Anna Marongiu Pernis

Anna Marongiu Pernis (Cagliari 1907 – Ostia 1941) was a multifaceted Sardinian artist, known for her work as a painter, engraver, and illustrator. One of the most interesting figures in Italian graphic art in the 1930s, she studied with Carlo Alberto Petrucci, director of the Calcografia Nazionale in Rome, specializing in the technique of etching, with which she created works of great technical finesse and intense expressiveness. The late 1920s and early 1930s were a period of remarkable works, such as the illustrations inspired by The Pickwick Club and the illustrations for William Shakespeare’s A Midsummer Night’s Dream. His most significant engravings include etchings dedicated to the circus and urban life, such as L’altalena dei pagliacci (The Clowns’ Swing), but also views of Cagliari and sacred themes, such as Crocifissione (Crucifixion) and Fuga in Egitto (Flight into Egypt), which show a great variety of themes and graphic quality.

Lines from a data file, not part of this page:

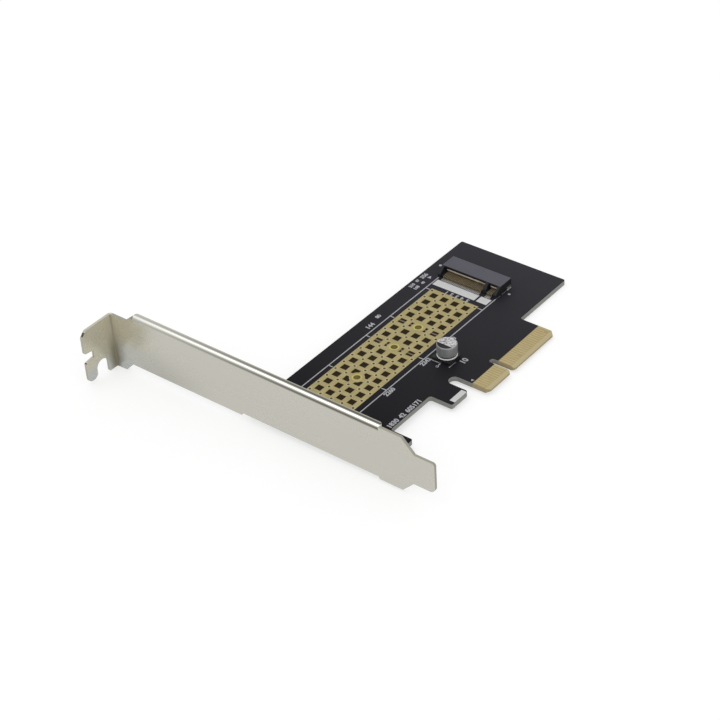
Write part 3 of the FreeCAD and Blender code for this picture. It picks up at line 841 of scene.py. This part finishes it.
def lipColor(material, axis, facing):  # painted reflection: dark, white and dark again round the bend, grey at its back edge
    look = bracketLook
    above = calculate(material, "SUBTRACT", axis[2], (bracketHigh.z - look["lipBend"]) * mm)
    behind = calculate(material, "SUBTRACT", axis[0], tabSide * mm)
    roundBend = calculate(material, "DIVIDE", calculate(material, "ADD", above, behind),
                          (look["lipBend"] + look["lipDeep"]) * mm)
    pale = fadeAlong(material, axis[1], look["paleFrom"], look["paleTo"])
    lipReflection = mixColor(material, both(material, pale, look["paleShare"]),
                       bands(material, roundBend, look["lipReflections"]), look["lipPale"])
    onLip = over(material, above, 0.0)
    for limit in (between(material, axis[1], look["lipFrom"], bracketHigh.y - look["lipShort"]),
                  over(material, behind, -look["lipSlack"] * mm),
                  over(material, facing[2], -look["lipSlack"]),
                  under(material, facing[0], look["lipFlat"]),
                  under(material, sizeOf(material, facing[1]), look["lipFlat"])):
        onLip = both(material, onLip, limit)
    return onLip, lipReflection


def shearedColor(material, axis, facing, rolled):  # dull edges of the face and of the tab, and a painted dark reflection on the tab's corner
    look = bracketLook
    alongX = under(material, sizeOf(material, facing[0]), look["cutFacing"])
    alongY = under(material, sizeOf(material, facing[1]), look["cutFacing"])
    inFace = under(material, axis[0], (tabSide + look["sheet"] + look["faceSlack"]) * mm)
    inTab = under(material, axis[0], (tabSide - look["tabSlack"]) * mm)
    belowTab = under(material, axis[1], (bracketHigh.y - look["tabBend"]) * mm)
    sheared = eitherOf(material, both(material, both(material, alongX, inFace), belowTab),
                       both(material, alongY, inTab))
    edge = mixColor(material, rolled, look["cutDark"], look["cut"])
    edge = mixColor(material, inTab, edge, look["tabCut"])
    # painted reflection: the tab's chamfered corner, facing up and out, is painted dark
    cornerDarkReflection = both(material, under(material, facing[0], -look["cornerFacing"]),
                    over(material, facing[2], look["cornerFacing"]))
    return sheared, mixColor(material, cornerDarkReflection, edge, look["corner"])


def bracketMaterial():
    look = bracketLook
    material = newMaterial("nickelSheet")
    place = objectPlace(material)
    axis, facing = axesOf(material, place), facingOf(material)
    cloud = speckle(material, place, look["clouds"], detail=2.0)
    rolled = speckle(material, place, look["rolled"], stretch=look["rolledAlong"])
    color, neck, foldShade = platedColor(material, axis, facing, cloud)
    onLip, lipReflection = lipColor(material, axis, facing)
    color = mixColor(material, onLip, color, lipReflection)
    sheared, edge = shearedColor(material, axis, facing, rolled)
    sheared = both(material, sheared, notOf(material, onLip))
    rough = ramp(material, rolled, look["rough"] - look["smoother"], look["rough"] + look["rougher"])
    rougher = eitherOf(material, both(material, sheared, look["cutRougher"]),
                       both(material, foldShade, look["foldShadeRougher"]))
    linkShader(material, Base_Color=mixColor(material, sheared, color, edge),
               Roughness=calculate(material, "ADD", rough, rougher),
               Metallic=calculate(material, "SUBTRACT", look["metallic"],
                                  both(material, neck, look["neckMetallic"])))
    addBump(material, rolled, look["rolledHigh"], look["rolledStrength"])
    return material


screwLook = {"steel": shade(200, 199, 194), "steelDark": shade(170, 168, 162), "creases": math.radians(35)}
flatWithin = math.radians(0.5)  # facets this close to one plane are joined


def smoothCopy(node, name, material, creases):  # a solid's copy, with its curves shaded smooth
    shape = bmesh.new()
    shape.from_mesh(frame["nodes"][node].data)
    bmesh.ops.scale(shape, vec=(1 / mm, 1 / mm, 1 / mm), verts=shape.verts)
    bmesh.ops.remove_doubles(shape, verts=shape.verts, dist=weldWithin)
    bmesh.ops.dissolve_limit(shape, angle_limit=flatWithin, verts=shape.verts, edges=shape.edges)
    piece = finishPiece(name, shape, material, creases)
    flatter = piece.modifiers.new("flatter", "WEIGHTED_NORMAL")  # keeps flat sheet flat beside its bends
    flatter.weight = 100
    flatter.keep_sharp = True
    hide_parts(node)


smoothCopy("bracket", "bracketDressed", bracketMaterial(), bracketLook["creases"])
screwSteel = metalMaterial("screwSteel", screwLook["steel"], screwLook["steelDark"], rough=0.28, specks=600.0)
smoothCopy("bracket_screws", "screwsDressed", screwSteel, screwLook["creases"])
print("bracket is dressed")
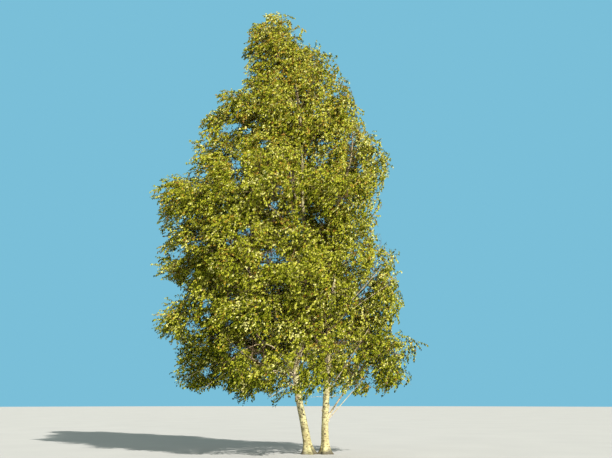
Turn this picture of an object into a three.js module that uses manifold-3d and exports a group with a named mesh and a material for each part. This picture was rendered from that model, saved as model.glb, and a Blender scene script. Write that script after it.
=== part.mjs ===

In the last years of her life, she devoted herself to works created using the burin technique, until her tragic death in 1941 at the age of only thirty-four, on a flight back to Sardinia from Lido di Ostia.
The Prints Cabinet of the University Library of Cagliari is named after this extraordinary artist and houses around 57 of her engravings, together with the matrices of 34 works, donated by her family to preserve and promote her work.